[ExI] A world drowning in excess savings

Dylan Distasio interzone at gmail.com
Wed Feb 19 16:32:20 UTC 2020


I agree with your wonderful outlook overall, but have a nit to pick.
 Plenty of people lost money in 2008-2009, especially ones who were
planning on accessing a nest egg for retirement in that time frame that had
quickly dropped in value by 50+%.   Some of them also sold (or had to sell)
for various reasons including overwhelming fear and attempting to preserve
what was left of desperately needed capital at the worst possible prices.

Many people also lost their homes.   Anyone working in the most heavily
impacted industries in some cases had heavy losses in company stock
including that held in 401ks.

Not a single person of those most responsible for the financial crisis has
been held responsible in the criminal justice system.

With the exception of Lehman Brothers, markets were not allowed to clear,
and tons of those involved were made whole (i.e. bailed out) when they
shouldn't have been.   We're still dealing with the results of that now
with central banks continuing to goose financial markets across the globe.

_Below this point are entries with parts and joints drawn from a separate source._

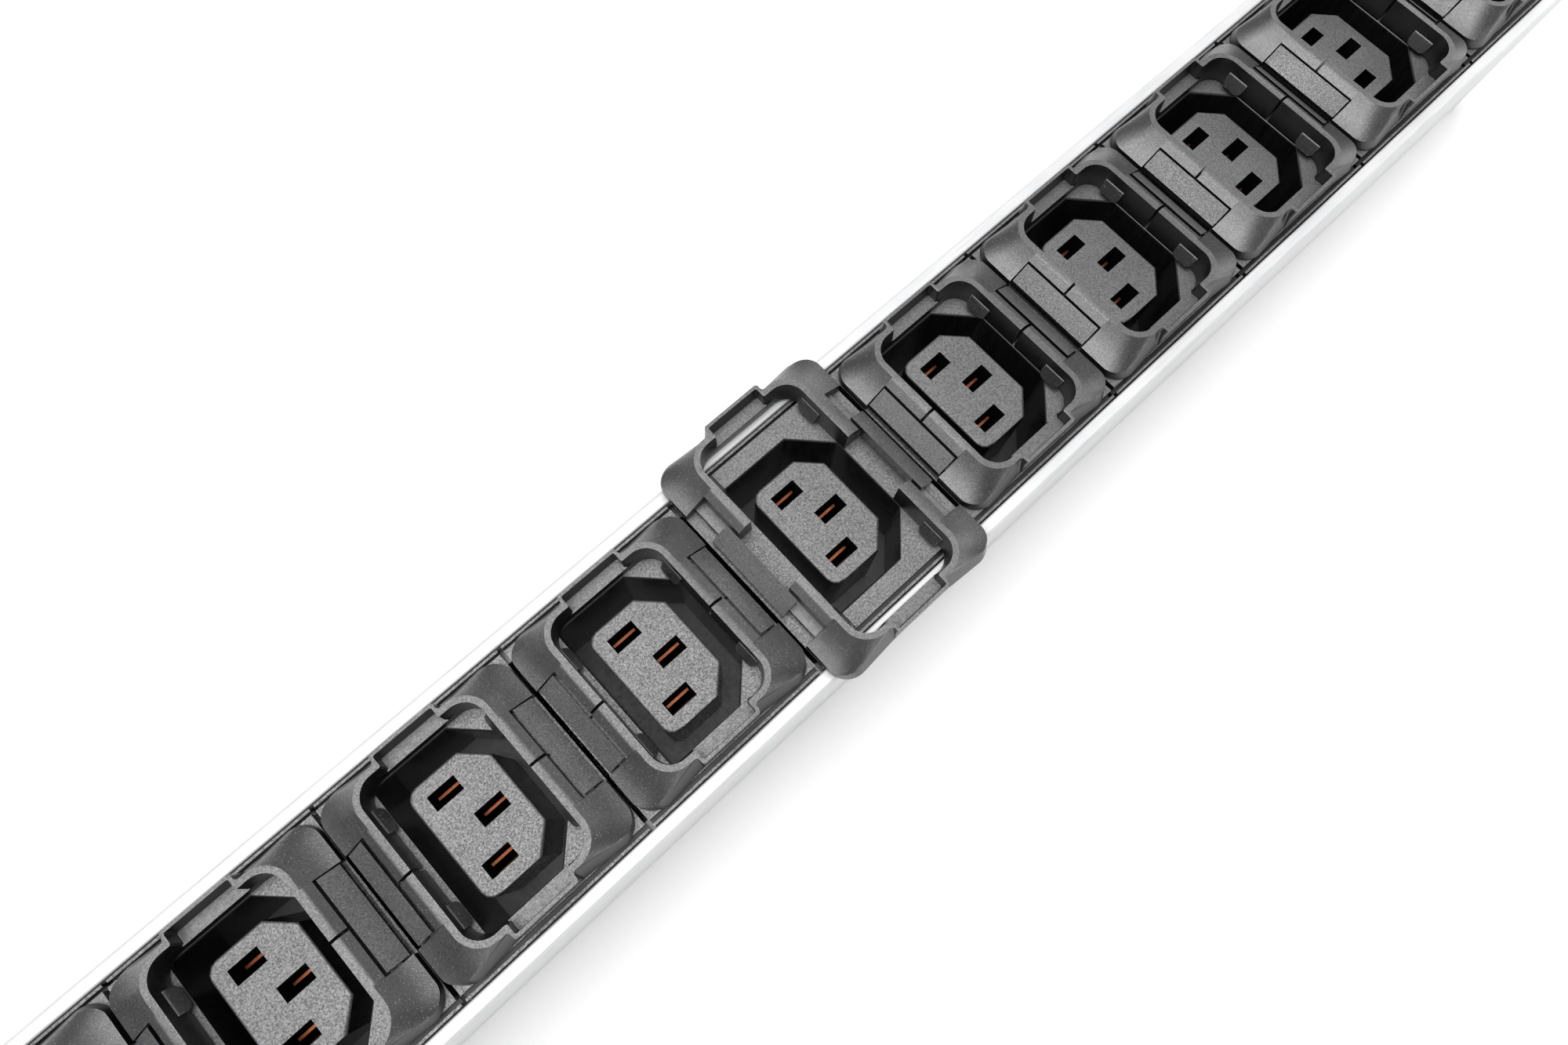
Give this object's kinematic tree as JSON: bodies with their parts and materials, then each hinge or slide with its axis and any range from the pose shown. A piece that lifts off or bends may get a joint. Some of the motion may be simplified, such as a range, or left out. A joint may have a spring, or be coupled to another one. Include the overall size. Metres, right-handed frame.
{
  "type": "rack power distribution unit",
  "caption": "Slim aluminium rack power strip with a row of sunken appliance outlets, each with a two-part locking collar that slides apart.",
  "frame": {"origin": "middle of the back face, under the centre of the whole length and width", "axes": "+Z out of the outlet face, +X along the row away from the cable gland, +Y across"},
  "size_m": [0.4562, 0.0494, 0.0584],
  "materials": {
    "anodised_aluminium": "satin clear anodised",
    "black_nylon": "fine spark texture",
    "collar_nylon": "fine spark texture with smooth rims",
    "copper_strip": "rolled copper alloy",
    "zinc_steel": "zinc plated",
    "seal_rubber": "matt"
  },
  "bodies": {
    "root": {"housing_extrusion": "anodised_aluminium", "outlet_module_01": "black_nylon", "outlet_module_02": "black_nylon", "outlet_module_03": "black_nylon", "outlet_module_04": "black_nylon", "outlet_module_05": "black_nylon", "outlet_module_06": "black_nylon", "outlet_module_07": "black_nylon", "outlet_module_08": "black_nylon", "outlet_module_09": "black_nylon", "outlet_module_10": "black_nylon", "input_cover": "black_nylon", "far_cover": "black_nylon", "contact_rail_line": "copper_strip", "contact_rail_neutral": "copper_strip", "contact_rail_earth": "copper_strip", "terminal_block": "black_nylon", "terminal_screw_line": "zinc_steel", "terminal_screw_neutral": "zinc_steel", "terminal_screw_earth": "zinc_steel", "input_cap": "black_nylon", "far_cap": "black_nylon", "input_cap_screw_1": "zinc_steel", "input_cap_screw_2": "zinc_steel", "input_cap_screw_3": "zinc_steel", "input_cap_screw_4": "zinc_steel", "far_cap_screw_1": "zinc_steel", "far_cap_screw_2": "zinc_steel", "far_cap_screw_3": "zinc_steel", "far_cap_screw_4": "zinc_steel", "gland_body": "black_nylon", "gland_locknut": "black_nylon", "gland_nut": "black_nylon", "gland_seal": "seal_rubber"},
    "collar_upper_01": {"collar_upper_01": "collar_nylon"},
    "collar_lower_01": {"collar_lower_01": "collar_nylon"},
    "collar_upper_02": {"collar_upper_02": "collar_nylon"},
    "collar_lower_02": {"collar_lower_02": "collar_nylon"},
    "collar_upper_03": {"collar_upper_03": "collar_nylon"},
    "collar_lower_03": {"collar_lower_03": "collar_nylon"},
    "collar_upper_04": {"collar_upper_04": "collar_nylon"},
    "collar_lower_04": {"collar_lower_04": "collar_nylon"},
    "collar_upper_05": {"collar_upper_05": "collar_nylon"},
    "collar_lower_05": {"collar_lower_05": "collar_nylon"},
    "collar_upper_06": {"collar_upper_06": "collar_nylon"},
    "collar_lower_06": {"collar_lower_06": "collar_nylon"},
    "collar_upper_07": {"collar_upper_07": "collar_nylon"},
    "collar_lower_07": {"collar_lower_07": "collar_nylon"},
    "collar_upper_08": {"collar_upper_08": "collar_nylon"},
    "collar_lower_08": {"collar_lower_08": "collar_nylon"},
    "collar_upper_09": {"collar_upper_09": "collar_nylon"},
    "collar_lower_09": {"collar_lower_09": "collar_nylon"},
    "collar_upper_10": {"collar_upper_10": "collar_nylon"},
    "collar_lower_10": {"collar_lower_10": "collar_nylon"}
  },
  "joints": [
    {"name": "collar_upper_01_slide", "type": "slide", "parent": "root", "child": "collar_upper_01", "axis": [0, 1, 0], "range_m": [0, 0.006]},
    {"name": "collar_lower_01_slide", "type": "slide", "parent": "root", "child": "collar_lower_01", "axis": [0, -1, 0], "range_m": [0, 0.006]},
    {"name": "collar_upper_02_slide", "type": "slide", "parent": "root", "child": "collar_upper_02", "axis": [0, 1, 0], "range_m": [0, 0.006]},
    {"name": "collar_lower_02_slide", "type": "slide", "parent": "root", "child": "collar_lower_02", "axis": [0, -1, 0], "range_m": [0, 0.006]},
    {"name": "collar_upper_03_slide", "type": "slide", "parent": "root", "child": "collar_upper_03", "axis": [0, 1, 0], "range_m": [0, 0.006]},
    {"name": "collar_lower_03_slide", "type": "slide", "parent": "root", "child": "collar_lower_03", "axis": [0, -1, 0], "range_m": [0, 0.006]},
    {"name": "collar_upper_04_slide", "type": "slide", "parent": "root", "child": "collar_upper_04", "axis": [0, 1, 0], "range_m": [0, 0.006]},
    {"name": "collar_lower_04_slide", "type": "slide", "parent": "root", "child": "collar_lower_04", "axis": [0, -1, 0], "range_m": [0, 0.006]},
    {"name": "collar_upper_05_slide", "type": "slide", "parent": "root", "child": "collar_upper_05", "axis": [0, 1, 0], "range_m": [-0.006, 0]},
    {"name": "collar_lower_05_slide", "type": "slide", "parent": "root", "child": "collar_lower_05", "axis": [0, -1, 0], "range_m": [-0.006, 0]},
    {"name": "collar_upper_06_slide", "type": "slide", "parent": "root", "child": "collar_upper_06", "axis": [0, 1, 0], "range_m": [0, 0.006]},
    {"name": "collar_lower_06_slide", "type": "slide", "parent": "root", "child": "collar_lower_06", "axis": [0, -1, 0], "range_m": [0, 0.006]},
    {"name": "collar_upper_07_slide", "type": "slide", "parent": "root", "child": "collar_upper_07", "axis": [0, 1, 0], "range_m": [0, 0.006]},
    {"name": "collar_lower_07_slide", "type": "slide", "parent": "root", "child": "collar_lower_07", "axis": [0, -1, 0], "range_m": [0, 0.006]},
    {"name": "collar_upper_08_slide", "type": "slide", "parent": "root", "child": "collar_upper_08", "axis": [0, 1, 0], "range_m": [0, 0.006]},
    {"name": "collar_lower_08_slide", "type": "slide", "parent": "root", "child": "collar_lower_08", "axis": [0, -1, 0], "range_m": [0, 0.006]},
    {"name": "collar_upper_09_slide", "type": "slide", "parent": "root", "child": "collar_upper_09", "axis": [0, 1, 0], "range_m": [0, 0.006]},
    {"name": "collar_lower_09_slide", "type": "slide", "parent": "root", "child": "collar_lower_09", "axis": [0, -1, 0], "range_m": [0, 0.006]},
    {"name": "collar_upper_10_slide", "type": "slide", "parent": "root", "child": "collar_upper_10", "axis": [0, 1, 0], "range_m": [0, 0.006]},
    {"name": "collar_lower_10_slide", "type": "slide", "parent": "root", "child": "collar_lower_10", "axis": [0, -1, 0], "range_m": [0, 0.006]}
  ]
}
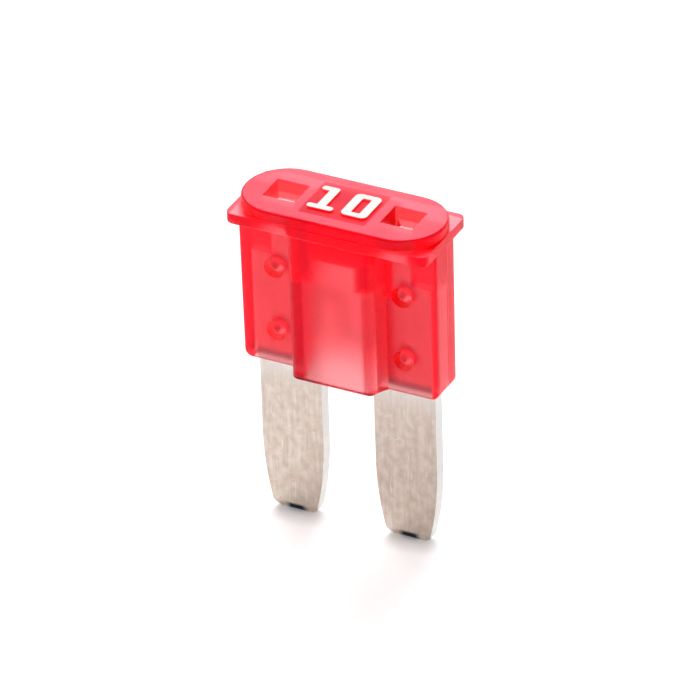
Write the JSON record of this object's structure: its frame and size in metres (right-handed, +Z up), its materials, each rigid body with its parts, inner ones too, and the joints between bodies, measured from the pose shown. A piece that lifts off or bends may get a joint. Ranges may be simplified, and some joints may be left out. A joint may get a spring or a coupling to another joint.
{
  "type": "automotive blade fuse",
  "caption": "Small plug-in blade fuse: translucent red moulded housing with a rimmed head and probe pockets, on a flat plated stamping with blades and a fusible link.",
  "frame": {"origin": "midway between the two blade tips, on the plane they stand on", "axes": "+Z up through the housing, +X along its width, the front face towards -Y"},
  "size_m": [0.0092, 0.0038, 0.0154],
  "materials": {
    "housing": "translucent moulded nylon",
    "fuse_element": "matte plated zinc sheet, rolled and stamped",
    "rating_figures": "hot-stamped foil"
  },
  "bodies": {
    "root": {"housing": "housing", "fuse_element": "fuse_element", "rating_figures": "rating_figures"}
  },
  "joints": []
}
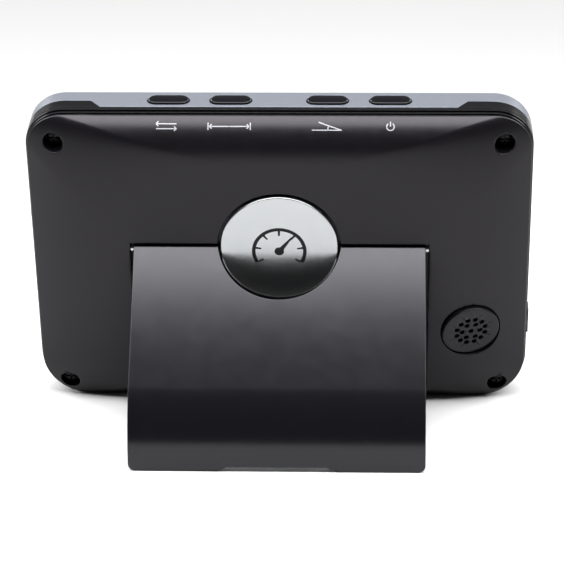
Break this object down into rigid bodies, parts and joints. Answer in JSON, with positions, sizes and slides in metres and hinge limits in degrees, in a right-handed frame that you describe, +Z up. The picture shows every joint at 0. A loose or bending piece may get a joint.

Fannie Mae/Freddy Mac were also a lesson in why the US government shouldn't
be in the mortgage business.  When risk is removed from banks, they do what
is expected.  Take as much of it as possible on someone else's dime.

The federal backstop on student loans is why college costs continue to
skyrocket.  There is no risk to banks in providing as much money as
students would like to borrow.  It's all on OUR backs as taxpayers (at
least in the US).

Markets need to clear and not be distorted or they are not really markets
that properly transmit a true price.

This isn't sour grapes on my part.  I came through it fine, but many
didn't.  I'm also happy to see the stock market continue to climb and my
accounts grow, but this interest rate environment is already having serious
impacts on pensions/insurers and others whose assumptions on real returns
no longer hold true.  If it continues, it will ultimately not end well.



On Wed, Feb 19, 2020 at 11:05 AM spike jones via extropy-chat <
extropy-chat at lists.extropy.org> wrote:

>
> Yet we still focus on the big negative things, like the bank failures of
> 2008.  Who here lost money in that?  Neither did I.